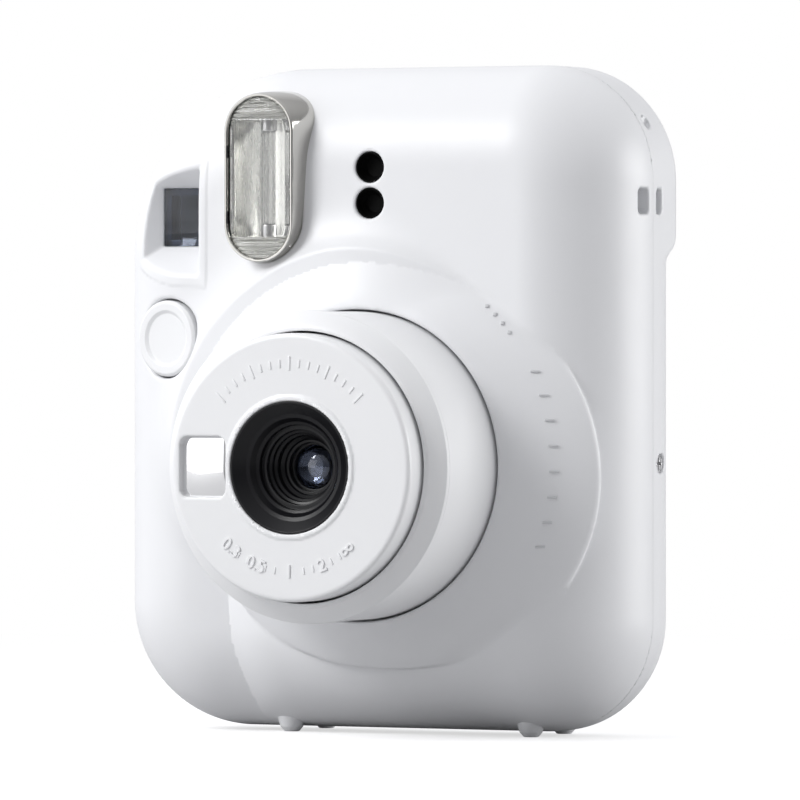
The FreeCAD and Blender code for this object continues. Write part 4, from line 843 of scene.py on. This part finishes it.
def on_collar(angle, radius):
    """Point of the collar's face at an angle and a radius, and the turns that lay a mark on it."""
    across, up = cos(angle), sin(angle)
    span = collar_span(across, up)
    depth = collar_depth(radius, *span)
    slope = atan2(collar_depth(radius + 0.5, *span) - depth, 0.5)
    radial = Matrix.Rotation(-angle, 4, "Y")
    lean = radial @ Matrix.Rotation(slope, 4, "Z") @ radial.inverted()
    return Matrix.Translation(Vector((LENS_X + radius * across, depth, LENS_Z + radius * up)) * MM) @ lean


def collar_marks():
    """Eight raised level ticks down the collar's right side and a short row of dots above them."""
    ticks = [(26.6 - n * 48.7 / 7, 38.2, (0.9, 0.34, 0.2)) for n in range(8)]
    dots = [(50 - n * 3.4, 37.6, (0.34, 0.26, 0.34)) for n in range(4)]
    meshes = []
    for degrees, radius, half in ticks + dots:
        mesh = block_mesh("mark", [-h for h in half], half, 0.1, 2)
        mesh.transform(on_collar(radians(degrees), radius))
        meshes.append(mesh)
    return smooth_by_angle(joined("collar_marks", meshes))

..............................

_What needs to be done:_
Quote the data above verbatim from its first line to the line that includes "return Matrix.Translation(Vector((LENS_X +", with both boundary lines retained.

_Worked solution:_
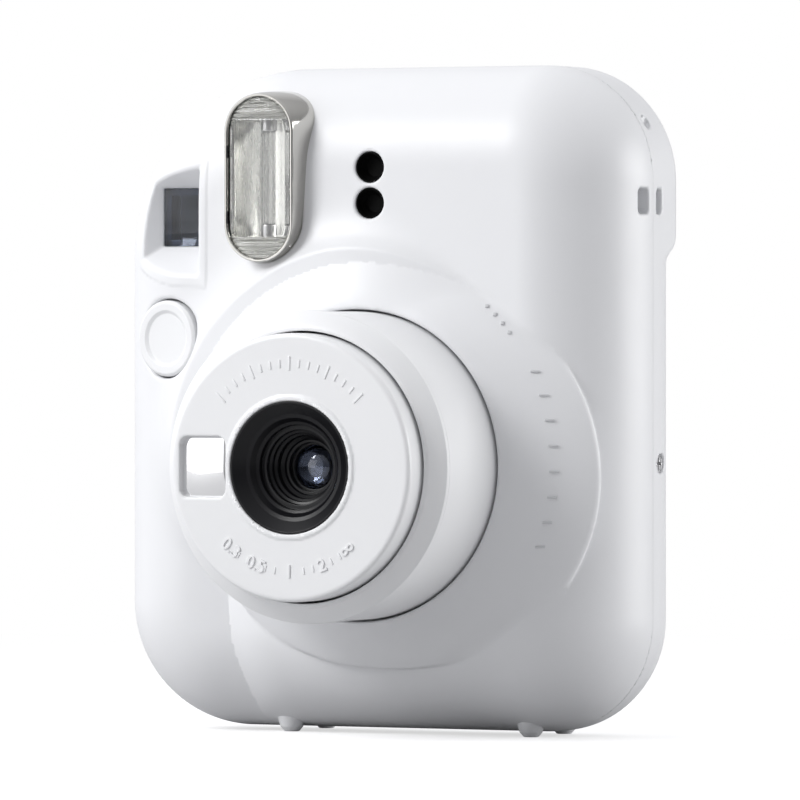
The FreeCAD and Blender code for this object continues. Write part 4, from line 843 of scene.py on. This part finishes it.
def on_collar(angle, radius):
    """Point of the collar's face at an angle and a radius, and the turns that lay a mark on it."""
    across, up = cos(angle), sin(angle)
    span = collar_span(across, up)
    depth = collar_depth(radius, *span)
    slope = atan2(collar_depth(radius + 0.5, *span) - depth, 0.5)
    radial = Matrix.Rotation(-angle, 4, "Y")
    lean = radial @ Matrix.Rotation(slope, 4, "Z") @ radial.inverted()
    return Matrix.Translation(Vector((LENS_X + radius * across, depth, LENS_Z + radius * up)) * MM) @ lean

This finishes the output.